El haberme casado con la sobrina del virrey del Perú, mejor dicho con su jugosa
dote, no es mal negocio. Eso sí que fue dar un braguetazo”. (131) (…)
El
control del lenguaje para que aparezca habla de determinado lugar y época
también presenta dificultades mayores para la novela histórica, porque no se
trata de reproducir el lenguaje que históricamente se hablaba, sino utilizar un
lenguaje que, al lector, le parezca el que se hablaba entonces. En un pasaje,
Pedro Matías explica su filosofía
progresista al arriero Julián: “La igualdad entre los hijos de esta tierra, te
decía, tiene más sentido que en ningún otro pueblo, porque un indígena como vos
y un criollo como yo somos, al fin y al cabo, hijos de la misma violencia”.
(85) Lo que aquí resalta al oído es una sola palabra: “indígena”, usada como se
la usa en este contexto. Si no me equivoco, la costumbre de utilizar la palabra
“indígena” -para evitar las connotaciones despectivas de la alternativa indio- fue costumbre que comenzó en la
década de los sesenta de este siglo.
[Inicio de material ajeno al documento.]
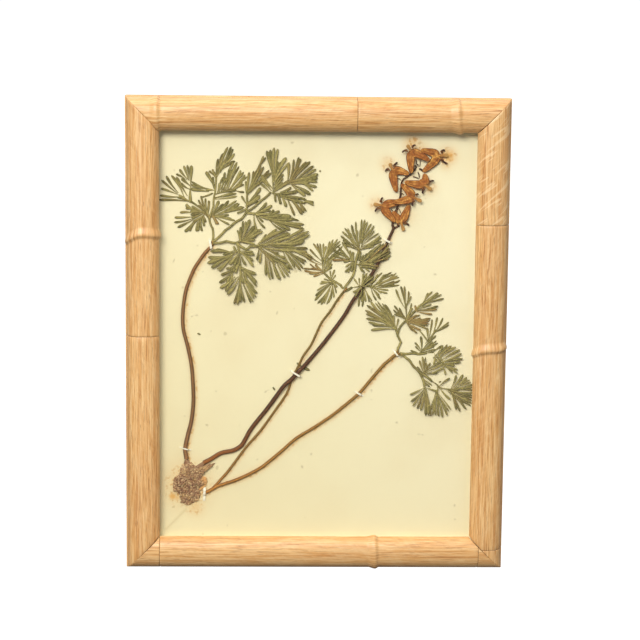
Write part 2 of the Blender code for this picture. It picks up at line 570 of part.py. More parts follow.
LEFT_LEAF_LOWER = [
    (212.8, 242.6, 227, 240.4, 2.2), (226, 240.4, 237.2, 242.6, 2.2), (236, 241.8, 239.2, 250.4, 2.2),
    (235.8, 242.6, 242.6, 239.8, 2.2), (236, 242, 248, 249.6, 2.4), (246, 249.4, 251, 245, 2),
    (249.4, 245.8, 260.4, 245.2, 2.4),
    (240.2, 240.6, 237.4, 229.7, 2), (240.8, 240.3, 240.6, 226.5, 2.2), (241.2, 240.8, 244.5, 220, 5),
    (241.6, 241, 250, 219, 4.5), (241.9, 241.2, 254.5, 225.5, 4.5), (242.3, 241.5, 258, 229, 4.5),
    (242.6, 241.3, 262.5, 229.5, 5), (242.8, 241, 257, 234.5, 3), (242.4, 240.9, 255, 239, 3),
    (241.8, 240.8, 254.8, 243.8, 2.4),
    (233.9, 252.6, 215.7, 248.8, 3), (233, 253.3, 210.6, 250.7, 4), (233, 254, 208.1, 256.8, 4.2),
    (232.4, 255, 207.4, 262.8, 4.2), (232.4, 255.1, 211.3, 267.3, 4.4), (232.4, 255.4, 217.6, 270.2, 5),
    (239.8, 249.2, 223.4, 257.4, 8), (236.4, 251.4, 233.6, 245.8, 2.4),
    (239.2, 250.2, 253.3, 251.4, 2.8), (239.4, 251, 254.6, 253.9, 3.2), (239.8, 251.3, 253.3, 260.3, 3.4),
    (239.9, 251.5, 253.3, 266, 3.6), (240, 252.2, 245.7, 264.7, 3.2), (238.8, 250, 248.6, 257.6, 4),
    (239.3, 249.7, 240, 265.4, 2.6), (240, 263.4, 240, 279.4, 2.6),
    (239.1, 251.3, 229.1, 264.1, 4), (239.4, 253.8, 234.2, 265.4, 4), (237.4, 264.7, 225.9, 268.3, 3),
    (236.7, 267.6, 220.8, 274.6, 3.6), (239.9, 258.6, 232.5, 271.9, 8), (233, 271.6, 219.2, 282.3, 3.6),
    (235.2, 276, 219.9, 287.7, 3.8), (238.6, 276, 225.3, 290.9, 3.8), (239.4, 276.8, 227.2, 294.1, 4),
    (233, 268.6, 228.1, 284.9, 6), (239.4, 265, 255.9, 273.7, 4.4), (239.6, 266.4, 256.5, 282, 4),
    (240.4, 269.4, 255.6, 287.1, 6), (246.9, 282.4, 256.9, 292.5, 3.2), (241.8, 276, 255.3, 297.9, 4.8),
    (240.9, 278, 252.1, 302.4, 4.8), (240.4, 279.9, 244.4, 301.7, 3), (240.2, 279.9, 240, 301.7, 3.4),
    (240.4, 278, 235.5, 304.6, 6), (239.6, 264, 243.4, 283, 9),
    (257.6, 243.6, 266.4, 233.6, 2.6), (258.4, 243.8, 278.3, 229.4, 6), (260.5, 244.9, 288.2, 230.1, 6.5),
    (263.3, 245.6, 291.7, 234.3, 6), (272.1, 244.7, 305.7, 229.4, 6.5), (276.3, 244.5, 309.9, 232.2, 6.5),
    (286.2, 244.3, 304.3, 239.9, 4), (287.6, 246.1, 302.2, 240.6, 6), (284.2, 247.7, 307.8, 249.7, 7),
    (286.3, 248, 312.7, 258.2, 5), (284.2, 248.4, 305.7, 262.4, 5.5), (283.2, 247.9, 302.2, 269.4, 5.5),
    (282.8, 249.2, 293.8, 268.7, 5), (256.7, 245.3, 296.2, 247.2, 9), (259, 246.7, 256.6, 259.6, 2.6),
    (261.5, 248, 259.4, 262.7, 3.4), (265, 252.4, 265.7, 275, 3), (267.3, 253.8, 271.3, 279.2, 5),
    (271.7, 255.2, 279.7, 279.2, 4.6), (274.9, 259.4, 284.6, 277.1, 2.6), (276.3, 260, 288.5, 275.7, 2.6),
    (276.5, 259.7, 289.6, 271.8, 3), (276, 258.3, 290.3, 268, 3.4), (275.3, 256.6, 288.2, 261.7, 3.4),
    (274.4, 254.2, 285.3, 257.5, 3.4), (271.1, 250.8, 278.6, 252.7, 3.2), (258.8, 246.9, 278.6, 260.9, 11),
]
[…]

Si hubiera sido práctica lingüística de
hace muchos años atrás, aunque no de la
época ficticia, no se la habría notado.
Es
evidente que para escribir Historia hay dejar a un lado la ficción; y aunque no sea tan evidente, bien puede ser
verdad que para escribir la ficción histórica hay que dejar la historia a
distancia para dar prioridad a la ilusión y permitir a los personajes que cobren vida propia, una
vida aparte de sus referentes históricos.
-- --------..
*
Fragmentos del ensayo publicado en la Revista Universidad Verdad. No.6. Universidad del Azuay. Cuenca, agosto de
1990.
(1)
Mientras llega el día. Editorial
Grijalbo, (Primera edición). Quito, 1990. P. 91. Las citas posteriores se
referirán a la edición aquí señalada.